"""

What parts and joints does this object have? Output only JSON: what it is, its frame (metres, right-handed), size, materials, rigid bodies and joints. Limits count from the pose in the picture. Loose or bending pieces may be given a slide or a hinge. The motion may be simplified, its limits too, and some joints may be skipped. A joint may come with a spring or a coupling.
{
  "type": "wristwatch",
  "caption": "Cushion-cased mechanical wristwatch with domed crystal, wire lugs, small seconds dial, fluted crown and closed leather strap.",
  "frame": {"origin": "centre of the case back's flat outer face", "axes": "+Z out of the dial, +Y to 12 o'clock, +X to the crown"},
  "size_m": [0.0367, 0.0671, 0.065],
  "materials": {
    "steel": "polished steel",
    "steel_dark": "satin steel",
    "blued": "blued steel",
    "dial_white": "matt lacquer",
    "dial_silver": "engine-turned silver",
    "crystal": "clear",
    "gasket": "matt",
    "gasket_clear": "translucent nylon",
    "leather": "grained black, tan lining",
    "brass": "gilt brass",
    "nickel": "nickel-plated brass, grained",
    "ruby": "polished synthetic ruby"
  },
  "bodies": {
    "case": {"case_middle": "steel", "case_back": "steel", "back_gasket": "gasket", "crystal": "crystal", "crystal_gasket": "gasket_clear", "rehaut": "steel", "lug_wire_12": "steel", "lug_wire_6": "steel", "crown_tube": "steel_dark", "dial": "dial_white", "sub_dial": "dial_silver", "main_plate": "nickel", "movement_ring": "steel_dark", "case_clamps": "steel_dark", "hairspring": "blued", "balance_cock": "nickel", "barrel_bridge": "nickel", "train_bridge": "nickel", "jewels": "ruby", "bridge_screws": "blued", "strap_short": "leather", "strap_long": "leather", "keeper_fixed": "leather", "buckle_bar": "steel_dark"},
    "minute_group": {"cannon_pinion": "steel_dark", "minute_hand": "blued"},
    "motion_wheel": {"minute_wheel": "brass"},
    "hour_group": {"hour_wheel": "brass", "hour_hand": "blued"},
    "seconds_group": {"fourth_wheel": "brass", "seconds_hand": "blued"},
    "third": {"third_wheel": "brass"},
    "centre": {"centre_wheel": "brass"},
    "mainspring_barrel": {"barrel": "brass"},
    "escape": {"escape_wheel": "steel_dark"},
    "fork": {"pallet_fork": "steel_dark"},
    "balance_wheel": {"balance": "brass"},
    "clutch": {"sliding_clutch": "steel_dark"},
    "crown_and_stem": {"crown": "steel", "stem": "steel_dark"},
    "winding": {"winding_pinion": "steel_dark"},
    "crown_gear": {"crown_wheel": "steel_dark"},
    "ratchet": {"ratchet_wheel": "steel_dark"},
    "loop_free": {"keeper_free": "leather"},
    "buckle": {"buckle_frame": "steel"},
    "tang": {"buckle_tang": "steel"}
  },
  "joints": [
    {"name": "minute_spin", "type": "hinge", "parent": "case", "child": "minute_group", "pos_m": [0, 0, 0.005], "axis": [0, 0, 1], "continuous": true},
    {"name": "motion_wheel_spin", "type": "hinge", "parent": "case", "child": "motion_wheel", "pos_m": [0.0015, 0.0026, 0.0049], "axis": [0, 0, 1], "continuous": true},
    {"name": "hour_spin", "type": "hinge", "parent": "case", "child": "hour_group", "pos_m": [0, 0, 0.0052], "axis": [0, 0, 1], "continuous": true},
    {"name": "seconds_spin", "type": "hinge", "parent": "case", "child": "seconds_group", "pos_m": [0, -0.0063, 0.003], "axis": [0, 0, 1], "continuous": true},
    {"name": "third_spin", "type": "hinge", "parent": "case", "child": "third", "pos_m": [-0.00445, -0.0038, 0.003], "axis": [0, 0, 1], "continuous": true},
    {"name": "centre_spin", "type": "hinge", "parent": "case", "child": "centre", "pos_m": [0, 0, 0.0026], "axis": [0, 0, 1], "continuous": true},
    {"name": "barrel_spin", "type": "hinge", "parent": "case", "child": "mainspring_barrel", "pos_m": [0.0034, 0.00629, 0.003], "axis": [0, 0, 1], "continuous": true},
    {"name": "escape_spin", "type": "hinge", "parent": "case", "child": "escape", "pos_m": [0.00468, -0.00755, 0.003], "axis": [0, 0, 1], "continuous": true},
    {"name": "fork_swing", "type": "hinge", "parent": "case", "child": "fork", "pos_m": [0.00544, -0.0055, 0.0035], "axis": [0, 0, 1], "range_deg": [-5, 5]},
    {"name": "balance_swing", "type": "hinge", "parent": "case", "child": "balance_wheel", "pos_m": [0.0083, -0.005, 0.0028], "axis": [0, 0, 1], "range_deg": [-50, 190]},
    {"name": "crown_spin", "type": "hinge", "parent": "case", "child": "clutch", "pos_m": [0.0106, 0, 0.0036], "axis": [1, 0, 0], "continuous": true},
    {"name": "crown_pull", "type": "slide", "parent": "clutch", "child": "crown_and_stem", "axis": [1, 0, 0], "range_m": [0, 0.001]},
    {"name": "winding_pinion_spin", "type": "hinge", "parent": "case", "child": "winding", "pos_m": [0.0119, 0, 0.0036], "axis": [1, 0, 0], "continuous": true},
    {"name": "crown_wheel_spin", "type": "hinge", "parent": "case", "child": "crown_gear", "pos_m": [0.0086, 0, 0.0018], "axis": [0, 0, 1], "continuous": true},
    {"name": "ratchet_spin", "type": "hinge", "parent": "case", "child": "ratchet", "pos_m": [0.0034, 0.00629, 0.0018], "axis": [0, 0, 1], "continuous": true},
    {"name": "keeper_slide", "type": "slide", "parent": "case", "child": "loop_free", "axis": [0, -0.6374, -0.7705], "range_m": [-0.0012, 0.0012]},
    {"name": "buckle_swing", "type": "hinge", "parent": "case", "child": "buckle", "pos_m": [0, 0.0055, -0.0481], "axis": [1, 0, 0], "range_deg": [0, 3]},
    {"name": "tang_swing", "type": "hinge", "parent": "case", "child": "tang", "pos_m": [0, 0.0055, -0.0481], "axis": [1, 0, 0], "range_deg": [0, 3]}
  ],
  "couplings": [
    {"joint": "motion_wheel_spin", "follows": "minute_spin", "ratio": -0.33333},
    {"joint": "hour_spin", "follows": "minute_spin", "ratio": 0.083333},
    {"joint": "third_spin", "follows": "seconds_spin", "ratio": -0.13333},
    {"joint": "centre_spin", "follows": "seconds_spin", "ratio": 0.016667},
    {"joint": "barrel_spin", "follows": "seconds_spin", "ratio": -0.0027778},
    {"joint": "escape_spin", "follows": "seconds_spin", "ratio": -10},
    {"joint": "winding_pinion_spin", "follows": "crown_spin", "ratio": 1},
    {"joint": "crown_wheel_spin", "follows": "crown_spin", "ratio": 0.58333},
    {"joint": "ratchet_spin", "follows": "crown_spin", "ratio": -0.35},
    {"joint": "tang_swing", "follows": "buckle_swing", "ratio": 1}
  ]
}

"""
"""

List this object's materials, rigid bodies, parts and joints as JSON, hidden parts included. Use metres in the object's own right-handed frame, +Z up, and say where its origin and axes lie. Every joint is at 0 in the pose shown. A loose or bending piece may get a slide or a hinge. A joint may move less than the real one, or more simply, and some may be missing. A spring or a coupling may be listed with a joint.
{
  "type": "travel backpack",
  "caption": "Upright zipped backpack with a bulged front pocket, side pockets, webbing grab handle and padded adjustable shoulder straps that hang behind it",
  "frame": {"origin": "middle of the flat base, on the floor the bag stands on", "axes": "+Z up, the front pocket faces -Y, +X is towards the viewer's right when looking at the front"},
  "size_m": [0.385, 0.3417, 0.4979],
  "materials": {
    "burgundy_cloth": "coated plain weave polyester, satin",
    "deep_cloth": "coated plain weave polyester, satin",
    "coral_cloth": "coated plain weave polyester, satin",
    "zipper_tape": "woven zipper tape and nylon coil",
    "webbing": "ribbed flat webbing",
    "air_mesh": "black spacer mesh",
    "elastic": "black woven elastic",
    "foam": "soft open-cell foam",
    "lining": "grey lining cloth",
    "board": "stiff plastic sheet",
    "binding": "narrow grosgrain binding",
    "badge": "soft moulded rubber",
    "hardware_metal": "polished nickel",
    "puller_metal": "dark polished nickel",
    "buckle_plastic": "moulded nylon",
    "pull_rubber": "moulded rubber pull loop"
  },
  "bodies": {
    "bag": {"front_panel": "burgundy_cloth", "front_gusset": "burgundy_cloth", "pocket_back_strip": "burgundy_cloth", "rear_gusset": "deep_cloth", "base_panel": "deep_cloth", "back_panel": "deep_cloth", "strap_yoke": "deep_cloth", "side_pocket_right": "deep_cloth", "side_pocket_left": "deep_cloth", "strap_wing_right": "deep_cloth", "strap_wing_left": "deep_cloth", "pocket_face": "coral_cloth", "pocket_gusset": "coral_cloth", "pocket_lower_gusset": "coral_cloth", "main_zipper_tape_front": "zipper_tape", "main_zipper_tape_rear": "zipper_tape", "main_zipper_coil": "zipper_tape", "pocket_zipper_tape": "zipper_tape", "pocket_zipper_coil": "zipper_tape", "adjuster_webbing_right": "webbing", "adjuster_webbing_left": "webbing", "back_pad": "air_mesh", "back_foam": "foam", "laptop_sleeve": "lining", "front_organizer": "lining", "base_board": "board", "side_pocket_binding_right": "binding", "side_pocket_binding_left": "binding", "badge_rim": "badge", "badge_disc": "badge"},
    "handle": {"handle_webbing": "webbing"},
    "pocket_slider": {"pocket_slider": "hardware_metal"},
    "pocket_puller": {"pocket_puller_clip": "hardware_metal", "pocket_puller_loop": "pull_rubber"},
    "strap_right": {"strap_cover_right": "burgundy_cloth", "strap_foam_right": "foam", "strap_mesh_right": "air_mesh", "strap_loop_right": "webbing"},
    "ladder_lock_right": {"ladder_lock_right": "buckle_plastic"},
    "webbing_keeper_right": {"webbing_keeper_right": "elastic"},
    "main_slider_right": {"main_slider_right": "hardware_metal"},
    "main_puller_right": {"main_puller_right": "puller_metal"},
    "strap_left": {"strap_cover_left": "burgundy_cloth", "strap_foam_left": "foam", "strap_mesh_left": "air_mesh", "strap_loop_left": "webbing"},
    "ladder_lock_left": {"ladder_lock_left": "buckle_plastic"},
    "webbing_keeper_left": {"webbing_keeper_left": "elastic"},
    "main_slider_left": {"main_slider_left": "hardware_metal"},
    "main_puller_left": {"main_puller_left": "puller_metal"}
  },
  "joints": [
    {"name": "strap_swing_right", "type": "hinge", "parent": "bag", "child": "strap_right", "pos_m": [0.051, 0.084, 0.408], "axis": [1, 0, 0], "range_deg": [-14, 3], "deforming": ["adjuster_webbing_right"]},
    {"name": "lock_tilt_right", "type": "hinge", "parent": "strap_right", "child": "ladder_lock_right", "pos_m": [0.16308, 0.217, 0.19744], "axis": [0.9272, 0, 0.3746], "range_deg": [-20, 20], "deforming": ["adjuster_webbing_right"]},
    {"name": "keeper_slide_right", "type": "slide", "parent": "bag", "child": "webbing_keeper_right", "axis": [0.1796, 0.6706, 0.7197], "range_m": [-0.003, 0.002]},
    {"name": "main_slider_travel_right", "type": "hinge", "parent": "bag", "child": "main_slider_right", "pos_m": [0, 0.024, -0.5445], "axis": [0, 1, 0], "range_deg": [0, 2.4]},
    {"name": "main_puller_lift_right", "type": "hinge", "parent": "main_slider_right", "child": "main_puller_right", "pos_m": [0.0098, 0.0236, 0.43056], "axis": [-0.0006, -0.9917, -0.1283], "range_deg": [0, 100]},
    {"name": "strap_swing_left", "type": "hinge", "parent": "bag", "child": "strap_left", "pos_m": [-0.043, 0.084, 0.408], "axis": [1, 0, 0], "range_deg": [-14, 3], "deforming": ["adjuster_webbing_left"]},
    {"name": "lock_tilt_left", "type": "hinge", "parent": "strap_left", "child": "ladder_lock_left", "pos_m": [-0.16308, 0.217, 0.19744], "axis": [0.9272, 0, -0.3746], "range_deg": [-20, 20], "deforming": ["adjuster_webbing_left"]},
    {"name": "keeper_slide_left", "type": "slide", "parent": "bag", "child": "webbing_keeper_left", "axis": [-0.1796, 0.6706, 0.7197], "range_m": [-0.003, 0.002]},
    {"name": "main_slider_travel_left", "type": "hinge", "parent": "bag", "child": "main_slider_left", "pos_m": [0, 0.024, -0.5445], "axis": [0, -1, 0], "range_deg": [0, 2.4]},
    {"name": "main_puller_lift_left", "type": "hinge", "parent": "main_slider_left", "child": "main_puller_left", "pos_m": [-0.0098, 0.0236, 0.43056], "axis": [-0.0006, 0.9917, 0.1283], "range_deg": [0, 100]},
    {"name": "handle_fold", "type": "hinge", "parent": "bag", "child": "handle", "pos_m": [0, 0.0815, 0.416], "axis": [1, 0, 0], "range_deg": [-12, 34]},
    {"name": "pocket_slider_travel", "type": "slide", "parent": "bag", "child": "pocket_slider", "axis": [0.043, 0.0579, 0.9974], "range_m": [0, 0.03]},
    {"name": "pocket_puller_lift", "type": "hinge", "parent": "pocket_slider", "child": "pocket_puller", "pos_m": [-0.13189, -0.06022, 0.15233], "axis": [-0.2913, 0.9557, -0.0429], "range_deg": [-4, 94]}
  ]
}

"""

*Your goal*. State how many lines in the records above contain the word "materials", giving only the number.

*Task response*. 4